EXERCISE DESCRIPTION: Each line of the material must be returned exactly.

PROVIDED MATERIAL:
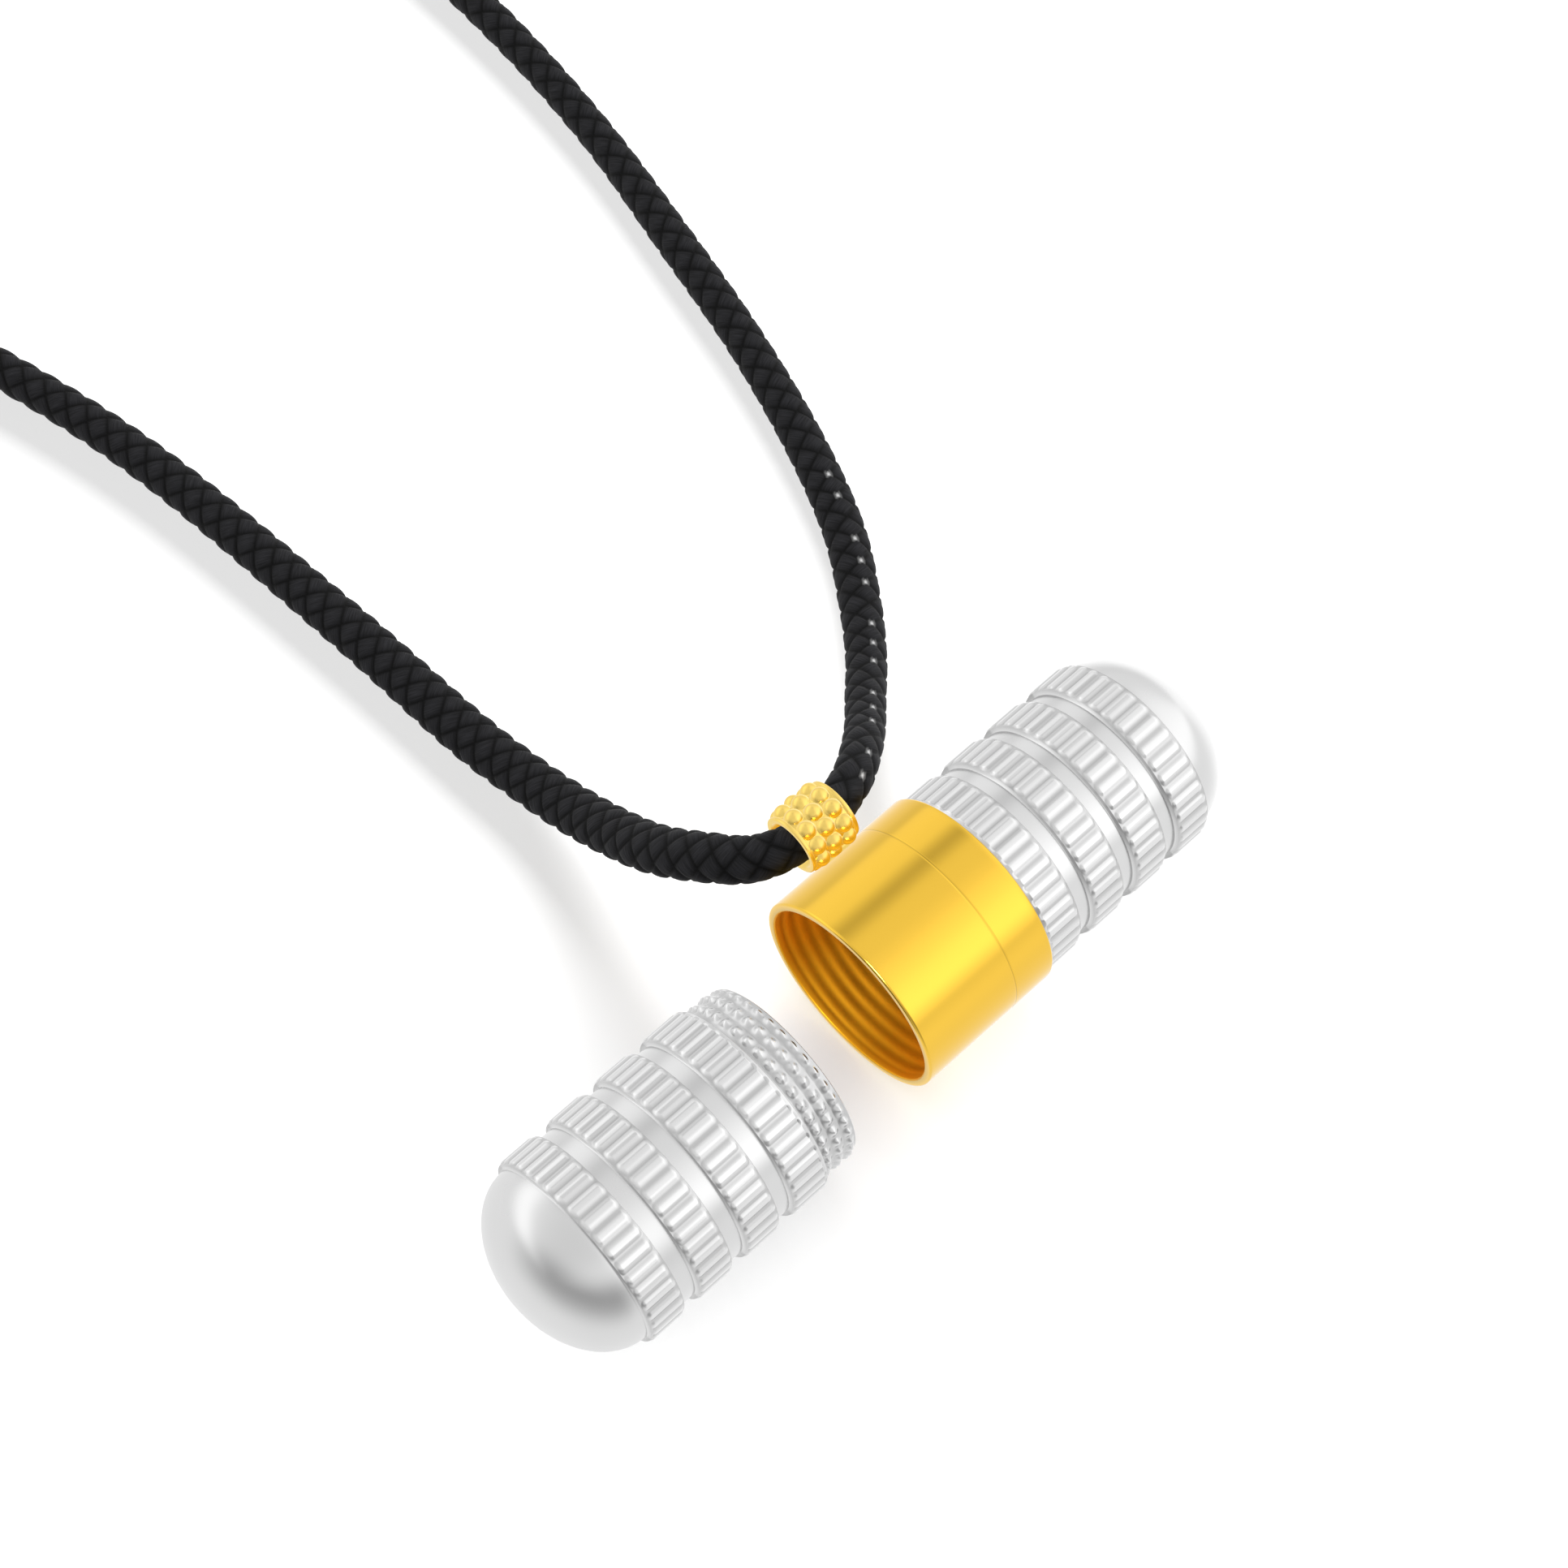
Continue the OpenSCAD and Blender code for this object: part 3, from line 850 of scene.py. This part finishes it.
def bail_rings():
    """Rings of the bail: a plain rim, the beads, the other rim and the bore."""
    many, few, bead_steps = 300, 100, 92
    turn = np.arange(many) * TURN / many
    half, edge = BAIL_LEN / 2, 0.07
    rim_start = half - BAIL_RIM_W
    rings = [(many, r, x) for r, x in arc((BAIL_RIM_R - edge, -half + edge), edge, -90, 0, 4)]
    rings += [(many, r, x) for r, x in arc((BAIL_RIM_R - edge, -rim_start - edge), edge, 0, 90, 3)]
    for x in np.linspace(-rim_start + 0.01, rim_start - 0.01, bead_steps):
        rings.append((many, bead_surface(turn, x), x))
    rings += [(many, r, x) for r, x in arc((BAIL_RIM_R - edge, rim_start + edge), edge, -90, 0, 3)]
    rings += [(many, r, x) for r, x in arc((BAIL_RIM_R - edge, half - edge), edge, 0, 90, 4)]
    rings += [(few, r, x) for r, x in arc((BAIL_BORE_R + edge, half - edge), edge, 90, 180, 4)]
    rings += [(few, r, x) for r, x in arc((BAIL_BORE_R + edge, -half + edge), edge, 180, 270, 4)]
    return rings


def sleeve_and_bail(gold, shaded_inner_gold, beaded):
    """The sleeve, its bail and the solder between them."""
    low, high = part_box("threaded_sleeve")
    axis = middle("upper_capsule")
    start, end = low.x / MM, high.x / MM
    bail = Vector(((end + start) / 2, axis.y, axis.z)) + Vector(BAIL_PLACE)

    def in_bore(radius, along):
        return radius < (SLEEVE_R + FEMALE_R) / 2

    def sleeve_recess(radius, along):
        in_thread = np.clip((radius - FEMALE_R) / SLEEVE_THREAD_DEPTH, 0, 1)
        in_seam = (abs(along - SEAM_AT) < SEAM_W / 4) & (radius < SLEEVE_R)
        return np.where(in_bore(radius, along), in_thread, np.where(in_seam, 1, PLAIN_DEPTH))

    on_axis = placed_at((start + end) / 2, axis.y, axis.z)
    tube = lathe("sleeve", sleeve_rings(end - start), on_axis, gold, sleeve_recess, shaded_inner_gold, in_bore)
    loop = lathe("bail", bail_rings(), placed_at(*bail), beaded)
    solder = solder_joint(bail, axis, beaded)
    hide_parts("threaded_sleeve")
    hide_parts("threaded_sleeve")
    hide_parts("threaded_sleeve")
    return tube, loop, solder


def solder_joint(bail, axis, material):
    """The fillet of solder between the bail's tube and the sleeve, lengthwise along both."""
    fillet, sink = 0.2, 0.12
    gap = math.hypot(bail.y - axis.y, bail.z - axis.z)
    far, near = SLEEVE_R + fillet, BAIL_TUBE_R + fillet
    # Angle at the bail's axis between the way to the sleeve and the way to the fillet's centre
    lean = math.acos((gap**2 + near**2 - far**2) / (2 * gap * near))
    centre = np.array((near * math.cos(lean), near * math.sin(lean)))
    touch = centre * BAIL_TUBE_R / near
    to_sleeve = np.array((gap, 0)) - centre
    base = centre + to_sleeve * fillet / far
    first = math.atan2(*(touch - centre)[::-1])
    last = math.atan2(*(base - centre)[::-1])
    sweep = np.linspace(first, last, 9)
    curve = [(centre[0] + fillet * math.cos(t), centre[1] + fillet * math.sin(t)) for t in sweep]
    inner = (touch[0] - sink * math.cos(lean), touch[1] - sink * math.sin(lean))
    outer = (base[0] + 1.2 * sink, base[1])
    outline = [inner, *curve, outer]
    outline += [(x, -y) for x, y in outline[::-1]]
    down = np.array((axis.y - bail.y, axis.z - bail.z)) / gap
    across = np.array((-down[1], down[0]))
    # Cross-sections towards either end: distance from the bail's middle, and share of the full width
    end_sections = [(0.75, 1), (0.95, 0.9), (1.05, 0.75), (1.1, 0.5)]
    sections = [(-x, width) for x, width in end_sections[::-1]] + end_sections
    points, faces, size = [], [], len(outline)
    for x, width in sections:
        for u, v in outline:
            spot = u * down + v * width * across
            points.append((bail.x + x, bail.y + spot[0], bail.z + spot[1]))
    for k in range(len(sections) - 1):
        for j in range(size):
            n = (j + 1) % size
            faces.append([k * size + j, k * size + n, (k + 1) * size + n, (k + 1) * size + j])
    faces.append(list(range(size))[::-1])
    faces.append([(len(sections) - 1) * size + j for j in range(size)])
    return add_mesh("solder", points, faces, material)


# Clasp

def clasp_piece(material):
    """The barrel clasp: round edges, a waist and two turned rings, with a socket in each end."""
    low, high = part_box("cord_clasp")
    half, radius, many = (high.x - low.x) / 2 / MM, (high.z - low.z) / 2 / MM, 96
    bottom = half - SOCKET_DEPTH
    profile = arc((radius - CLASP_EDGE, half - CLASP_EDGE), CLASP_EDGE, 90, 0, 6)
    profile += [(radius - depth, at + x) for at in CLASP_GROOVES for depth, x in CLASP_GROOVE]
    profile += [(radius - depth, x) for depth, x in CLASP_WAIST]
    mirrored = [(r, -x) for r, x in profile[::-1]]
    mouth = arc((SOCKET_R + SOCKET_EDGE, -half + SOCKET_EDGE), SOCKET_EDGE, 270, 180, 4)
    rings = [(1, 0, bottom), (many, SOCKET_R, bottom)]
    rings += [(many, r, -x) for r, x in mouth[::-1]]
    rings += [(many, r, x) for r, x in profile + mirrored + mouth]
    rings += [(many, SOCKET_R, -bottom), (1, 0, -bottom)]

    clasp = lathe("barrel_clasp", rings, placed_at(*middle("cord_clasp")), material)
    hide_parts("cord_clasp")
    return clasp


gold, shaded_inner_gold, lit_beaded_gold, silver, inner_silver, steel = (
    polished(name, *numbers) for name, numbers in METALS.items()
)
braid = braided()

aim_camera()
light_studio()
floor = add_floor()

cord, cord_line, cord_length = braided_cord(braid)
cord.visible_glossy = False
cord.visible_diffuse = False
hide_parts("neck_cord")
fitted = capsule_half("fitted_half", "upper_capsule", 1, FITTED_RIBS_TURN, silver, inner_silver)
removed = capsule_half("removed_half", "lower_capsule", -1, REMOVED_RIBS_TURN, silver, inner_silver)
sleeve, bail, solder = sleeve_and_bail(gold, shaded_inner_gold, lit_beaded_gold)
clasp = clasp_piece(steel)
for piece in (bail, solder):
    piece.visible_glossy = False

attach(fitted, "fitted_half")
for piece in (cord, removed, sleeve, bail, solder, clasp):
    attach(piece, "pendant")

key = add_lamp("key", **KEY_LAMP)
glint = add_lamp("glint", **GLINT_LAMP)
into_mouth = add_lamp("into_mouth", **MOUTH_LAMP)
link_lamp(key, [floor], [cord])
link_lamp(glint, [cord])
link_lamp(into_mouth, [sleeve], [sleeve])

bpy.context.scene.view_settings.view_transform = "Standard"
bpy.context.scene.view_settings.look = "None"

ANSWER FOR THIS EXERCISE:
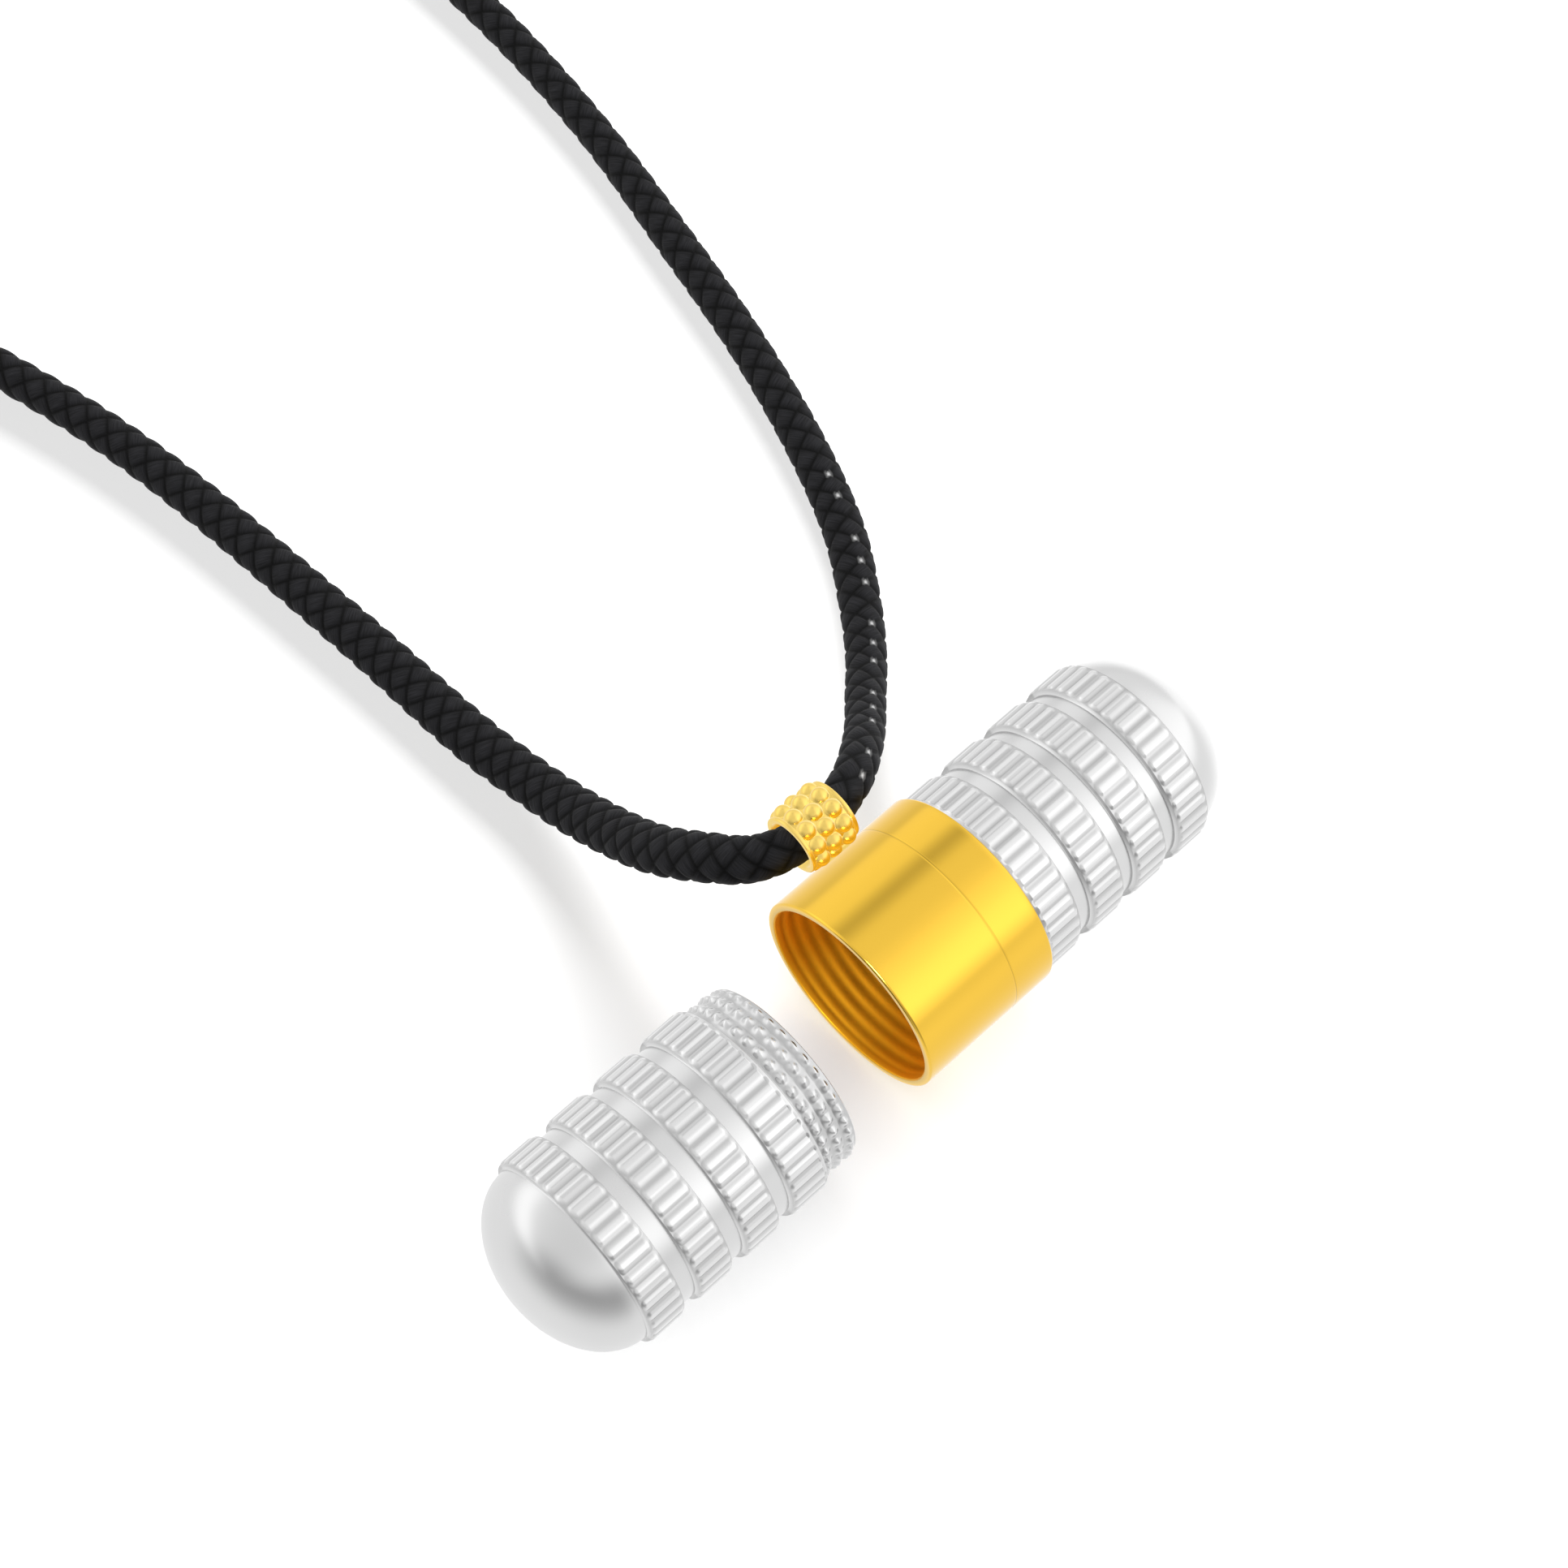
Continue the OpenSCAD and Blender code for this object: part 3, from line 850 of scene.py. This part finishes it.
def bail_rings():
    """Rings of the bail: a plain rim, the beads, the other rim and the bore."""
    many, few, bead_steps = 300, 100, 92
    turn = np.arange(many) * TURN / many
    half, edge = BAIL_LEN / 2, 0.07
    rim_start = half - BAIL_RIM_W
    rings = [(many, r, x) for r, x in arc((BAIL_RIM_R - edge, -half + edge), edge, -90, 0, 4)]
    rings += [(many, r, x) for r, x in arc((BAIL_RIM_R - edge, -rim_start - edge), edge, 0, 90, 3)]
    for x in np.linspace(-rim_start + 0.01, rim_start - 0.01, bead_steps):
        rings.append((many, bead_surface(turn, x), x))
    rings += [(many, r, x) for r, x in arc((BAIL_RIM_R - edge, rim_start + edge), edge, -90, 0, 3)]
    rings += [(many, r, x) for r, x in arc((BAIL_RIM_R - edge, half - edge), edge, 0, 90, 4)]
    rings += [(few, r, x) for r, x in arc((BAIL_BORE_R + edge, half - edge), edge, 90, 180, 4)]
    rings += [(few, r, x) for r, x in arc((BAIL_BORE_R + edge, -half + edge), edge, 180, 270, 4)]
    return rings


def sleeve_and_bail(gold, shaded_inner_gold, beaded):
    """The sleeve, its bail and the solder between them."""
    low, high = part_box("threaded_sleeve")
    axis = middle("upper_capsule")
    start, end = low.x / MM, high.x / MM
    bail = Vector(((end + start) / 2, axis.y, axis.z)) + Vector(BAIL_PLACE)

    def in_bore(radius, along):
        return radius < (SLEEVE_R + FEMALE_R) / 2

    def sleeve_recess(radius, along):
        in_thread = np.clip((radius - FEMALE_R) / SLEEVE_THREAD_DEPTH, 0, 1)
        in_seam = (abs(along - SEAM_AT) < SEAM_W / 4) & (radius < SLEEVE_R)
        return np.where(in_bore(radius, along), in_thread, np.where(in_seam, 1, PLAIN_DEPTH))

    on_axis = placed_at((start + end) / 2, axis.y, axis.z)
    tube = lathe("sleeve", sleeve_rings(end - start), on_axis, gold, sleeve_recess, shaded_inner_gold, in_bore)
    loop = lathe("bail", bail_rings(), placed_at(*bail), beaded)
    solder = solder_joint(bail, axis, beaded)
    hide_parts("threaded_sleeve")
    hide_parts("threaded_sleeve")
    hide_parts("threaded_sleeve")
    return tube, loop, solder


def solder_joint(bail, axis, material):
    """The fillet of solder between the bail's tube and the sleeve, lengthwise along both."""
    fillet, sink = 0.2, 0.12
    gap = math.hypot(bail.y - axis.y, bail.z - axis.z)
    far, near = SLEEVE_R + fillet, BAIL_TUBE_R + fillet
    # Angle at the bail's axis between the way to the sleeve and the way to the fillet's centre
    lean = math.acos((gap**2 + near**2 - far**2) / (2 * gap * near))
    centre = np.array((near * math.cos(lean), near * math.sin(lean)))
    touch = centre * BAIL_TUBE_R / near
    to_sleeve = np.array((gap, 0)) - centre
    base = centre + to_sleeve * fillet / far
    first = math.atan2(*(touch - centre)[::-1])
    last = math.atan2(*(base - centre)[::-1])
    sweep = np.linspace(first, last, 9)
    curve = [(centre[0] + fillet * math.cos(t), centre[1] + fillet * math.sin(t)) for t in sweep]
    inner = (touch[0] - sink * math.cos(lean), touch[1] - sink * math.sin(lean))
    outer = (base[0] + 1.2 * sink, base[1])
    outline = [inner, *curve, outer]
    outline += [(x, -y) for x, y in outline[::-1]]
    down = np.array((axis.y - bail.y, axis.z - bail.z)) / gap
    across = np.array((-down[1], down[0]))
    # Cross-sections towards either end: distance from the bail's middle, and share of the full width
    end_sections = [(0.75, 1), (0.95, 0.9), (1.05, 0.75), (1.1, 0.5)]
    sections = [(-x, width) for x, width in end_sections[::-1]] + end_sections
    points, faces, size = [], [], len(outline)
    for x, width in sections:
        for u, v in outline:
            spot = u * down + v * width * across
            points.append((bail.x + x, bail.y + spot[0], bail.z + spot[1]))
    for k in range(len(sections) - 1):
        for j in range(size):
            n = (j + 1) % size
            faces.append([k * size + j, k * size + n, (k + 1) * size + n, (k + 1) * size + j])
    faces.append(list(range(size))[::-1])
    faces.append([(len(sections) - 1) * size + j for j in range(size)])
    return add_mesh("solder", points, faces, material)


# Clasp

def clasp_piece(material):
    """The barrel clasp: round edges, a waist and two turned rings, with a socket in each end."""
    low, high = part_box("cord_clasp")
    half, radius, many = (high.x - low.x) / 2 / MM, (high.z - low.z) / 2 / MM, 96
    bottom = half - SOCKET_DEPTH
    profile = arc((radius - CLASP_EDGE, half - CLASP_EDGE), CLASP_EDGE, 90, 0, 6)
    profile += [(radius - depth, at + x) for at in CLASP_GROOVES for depth, x in CLASP_GROOVE]
    profile += [(radius - depth, x) for depth, x in CLASP_WAIST]
    mirrored = [(r, -x) for r, x in profile[::-1]]
    mouth = arc((SOCKET_R + SOCKET_EDGE, -half + SOCKET_EDGE), SOCKET_EDGE, 270, 180, 4)
    rings = [(1, 0, bottom), (many, SOCKET_R, bottom)]
    rings += [(many, r, -x) for r, x in mouth[::-1]]
    rings += [(many, r, x) for r, x in profile + mirrored + mouth]
    rings += [(many, SOCKET_R, -bottom), (1, 0, -bottom)]

    clasp = lathe("barrel_clasp", rings, placed_at(*middle("cord_clasp")), material)
    hide_parts("cord_clasp")
    return clasp


gold, shaded_inner_gold, lit_beaded_gold, silver, inner_silver, steel = (
    polished(name, *numbers) for name, numbers in METALS.items()
)
braid = braided()

aim_camera()
light_studio()
floor = add_floor()

cord, cord_line, cord_length = braided_cord(braid)
cord.visible_glossy = False
cord.visible_diffuse = False
hide_parts("neck_cord")
fitted = capsule_half("fitted_half", "upper_capsule", 1, FITTED_RIBS_TURN, silver, inner_silver)
removed = capsule_half("removed_half", "lower_capsule", -1, REMOVED_RIBS_TURN, silver, inner_silver)
sleeve, bail, solder = sleeve_and_bail(gold, shaded_inner_gold, lit_beaded_gold)
clasp = clasp_piece(steel)
for piece in (bail, solder):
    piece.visible_glossy = False

attach(fitted, "fitted_half")
for piece in (cord, removed, sleeve, bail, solder, clasp):
    attach(piece, "pendant")

key = add_lamp("key", **KEY_LAMP)
glint = add_lamp("glint", **GLINT_LAMP)
into_mouth = add_lamp("into_mouth", **MOUTH_LAMP)
link_lamp(key, [floor], [cord])
link_lamp(glint, [cord])
link_lamp(into_mouth, [sleeve], [sleeve])

bpy.context.scene.view_settings.view_transform = "Standard"
bpy.context.scene.view_settings.look = "None"